L’ultimo tema è quello della divulgazione delle notizie legate alle morti bianche (per favore non chiamiamole più così) e soprattutto della loro completezza e del messaggio che viene veicolato. Ci sono dei minimi comuni denominatori nei servizi giornalistici che trattano questo tema tra cui il far passare un infortunio sul lavoro come fatalità/casualità. Vorrei dire che praticamente MAI in infortunio è generato da questi due fattori, ma prudenzialmente mi limiterò a dire che raramente le morti bianche sono innescate da fatalità/casualità.

Occorre un passo avanti anche dell’informazione nazionale e sarebbe auspicabile anche una serie di campagne pubblicitarie a riguardo, per sensibilizzare tutta la popolazione.

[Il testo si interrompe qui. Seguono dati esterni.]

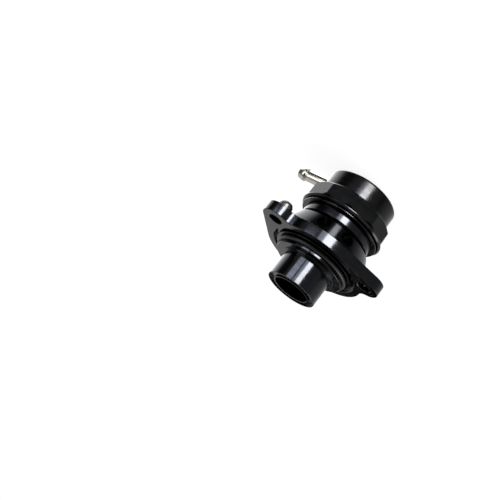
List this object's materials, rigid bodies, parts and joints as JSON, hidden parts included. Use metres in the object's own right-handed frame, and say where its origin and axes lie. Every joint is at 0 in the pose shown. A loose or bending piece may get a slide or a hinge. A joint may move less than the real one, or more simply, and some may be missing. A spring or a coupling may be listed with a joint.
{
  "type": "blow off valve",
  "caption": "Turned aluminium blow off valve: a spigot and O-ring register on an eared flange, a vented hub, a faceted screw cap with a side vacuum nipple, and a sprung piston.",
  "frame": {"origin": "centre of the cap's flat top, on which the valve stands", "axes": "+Z along the valve's axis from the cap to the spigot, +X towards the ear beside the vacuum nipple, -Y between the two ears on the side seen in the picture"},
  "size_m": [0.0747, 0.0713, 0.0689],
  "materials": {
    "body_black": "gloss black anodised over fine turning marks",
    "cap_black": "gloss black anodised",
    "clear_anodised": "satin clear anodised",
    "stainless": "polished stainless steel",
    "spring_steel": "drawn wire and plain washers",
    "rubber": "black nitrile, slightly oiled",
    "bronze_ptfe": "bronze-filled PTFE band",
    "red_fibre": "vulcanised fibre washer"
  },
  "bodies": {
    "housing": {"body": "body_black", "cap": "cap_black", "cap_seal": "rubber", "flange_seal": "rubber", "ear_insert": "stainless", "vacuum_nipple": "stainless", "nipple_washer": "red_fibre", "spring": "spring_steel", "spring_shim": "spring_steel"},
    "piston": {"piston": "clear_anodised", "guide_ring_upper": "bronze_ptfe", "guide_ring_lower": "bronze_ptfe", "piston_seal": "rubber", "nose_seal": "rubber", "nose_retainer": "clear_anodised", "nose_screw": "spring_steel", "spring_seat": "spring_steel"}
  },
  "joints": [
    {"name": "piston_slide", "type": "slide", "parent": "housing", "child": "piston", "axis": [0, 0, -1], "range_m": [0, 0.009], "stiffness_N_per_m": 4000, "springref_m": -0.005, "deforming": ["spring"]}
  ]
}
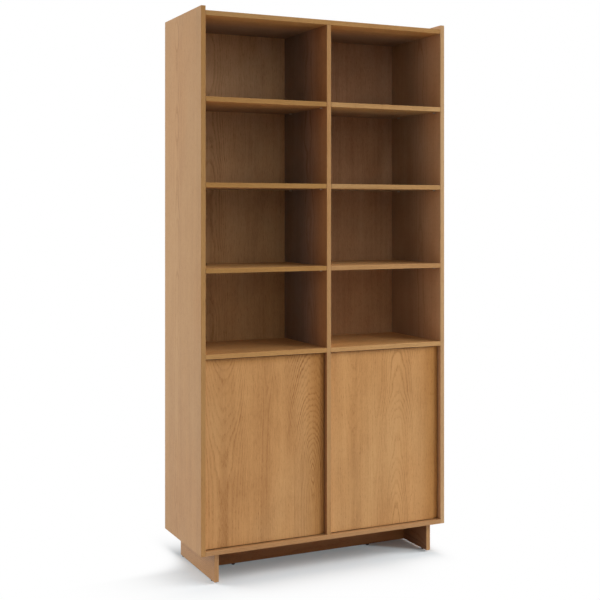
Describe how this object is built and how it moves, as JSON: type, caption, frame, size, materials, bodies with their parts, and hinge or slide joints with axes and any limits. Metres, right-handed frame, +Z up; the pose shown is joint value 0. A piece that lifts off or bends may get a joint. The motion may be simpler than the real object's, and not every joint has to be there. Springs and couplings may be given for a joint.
{
  "type": "bookcase with cupboard doors",
  "caption": "Tall veneered bookcase with open shelf bays side by side above a pair of recessed hinged cupboard doors, standing on an inset board base.",
  "frame": {"origin": "on the floor, under the middle of the bookcase's width and depth", "axes": "+X towards the bookcase's right as seen from its front, +Y towards its back, +Z up"},
  "size_m": [1, 0.395, 2.0325],
  "materials": {
    "side_oak": "satin lacquered oak veneer",
    "divider_oak": "satin lacquered oak veneer",
    "top_oak": "satin lacquered oak veneer",
    "bottom_oak": "satin lacquered oak veneer",
    "fixed_shelf_oak": "satin lacquered oak veneer",
    "shelf_oak": "satin lacquered oak veneer",
    "back_oak": "satin lacquered oak veneer",
    "door_oak": "satin lacquered oak veneer",
    "base_oak": "satin lacquered oak veneer",
    "pin_nickel": "nickel plated",
    "pivot_steel": "zinc plated",
    "bush_nylon": "moulded",
    "catch_plastic": "moulded",
    "strike_steel": "zinc plated",
    "glide_plastic": "moulded"
  },
  "bodies": {
    "carcass": {"left_side_panel": "side_oak", "right_side_panel": "side_oak", "centre_divider": "divider_oak", "top_panel": "top_oak", "bottom_panel": "bottom_oak", "left_fixed_shelf": "fixed_shelf_oak", "right_fixed_shelf": "fixed_shelf_oak", "left_back_panel": "back_oak", "right_back_panel": "back_oak", "left_shelf_1": "shelf_oak", "left_shelf_2": "shelf_oak", "left_shelf_3": "shelf_oak", "right_shelf_1": "shelf_oak", "right_shelf_2": "shelf_oak", "right_shelf_3": "shelf_oak", "left_side_pin_1_front": "pin_nickel", "left_side_pin_1_rear": "pin_nickel", "left_side_pin_2_front": "pin_nickel", "left_side_pin_2_rear": "pin_nickel", "left_side_pin_3_front": "pin_nickel", "left_side_pin_3_rear": "pin_nickel", "divider_pin_1_front": "pin_nickel", "divider_pin_1_rear": "pin_nickel", "divider_pin_2_front": "pin_nickel", "divider_pin_2_rear": "pin_nickel", "divider_pin_3_front": "pin_nickel", "divider_pin_3_rear": "pin_nickel", "right_side_pin_1_front": "pin_nickel", "right_side_pin_1_rear": "pin_nickel", "right_side_pin_2_front": "pin_nickel", "right_side_pin_2_rear": "pin_nickel", "right_side_pin_3_front": "pin_nickel", "right_side_pin_3_rear": "pin_nickel", "left_door_lower_pivot": "pivot_steel", "left_door_upper_pivot": "pivot_steel", "right_door_lower_pivot": "pivot_steel", "right_door_upper_pivot": "pivot_steel", "left_door_catch": "catch_plastic", "right_door_catch": "catch_plastic", "left_base_side": "base_oak", "right_base_side": "base_oak", "base_rail": "base_oak", "left_front_glide": "glide_plastic", "left_rear_glide": "glide_plastic", "right_front_glide": "glide_plastic", "right_rear_glide": "glide_plastic", "rail_left_glide": "glide_plastic", "rail_right_glide": "glide_plastic"},
    "left_door": {"left_door": "door_oak", "left_door_lower_bush": "bush_nylon", "left_door_upper_bush": "bush_nylon", "left_door_strike": "strike_steel"},
    "right_door": {"right_door": "door_oak", "right_door_lower_bush": "bush_nylon", "right_door_upper_bush": "bush_nylon", "right_door_strike": "strike_steel"}
  },
  "joints": [
    {"name": "left_door_hinge", "type": "hinge", "parent": "carcass", "child": "left_door", "pos_m": [-0.465, -0.177, 0.126], "axis": [0, 0, -1], "range_deg": [0, 105]},
    {"name": "right_door_hinge", "type": "hinge", "parent": "carcass", "child": "right_door", "pos_m": [0.0265, -0.177, 0.126], "axis": [0, 0, -1], "range_deg": [0, 105]}
  ]
}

Da cultore di questa materia e da collezionista di segnaletica e manifesti storici (alcuni dei quali inseriti in questo articolo – n.d.r.), posso dire che per questo ambito basterebbe guardare agli esempi del passato dove ogni occasione era valida per veicolare una costante informazione sul tema del rischio e relative conseguenze. Campagne sui giornali, manifesti appesi nei luoghi di lavoro, addirittura serie di cartoline da inviare, fino alle agende delle aziende consegnate ai singoli lavoratori, tutto richiamava a sensibilizzare cittadini e lavoratori. Mi chiedo quindi perchè, oggi, non si riesca a prendere spunto da questo e sviluppare nuove campagne tramite i canali di comunicazione e uso quotidiano attuali?.

Calendario turni lavoratori Ferrovie dello Stato anno 1979

Dunque, in sintesi, no, così non possiamo andare avanti, ma prima di intraprendere le solite ricette, sarebbe auspicabile un nuovo coraggio che porti a scelte drastiche ponendo l’attenzione su ciò che non si è mai fatto fino ad ora, evitando di agire con maquillage su ciò che appare consolidato.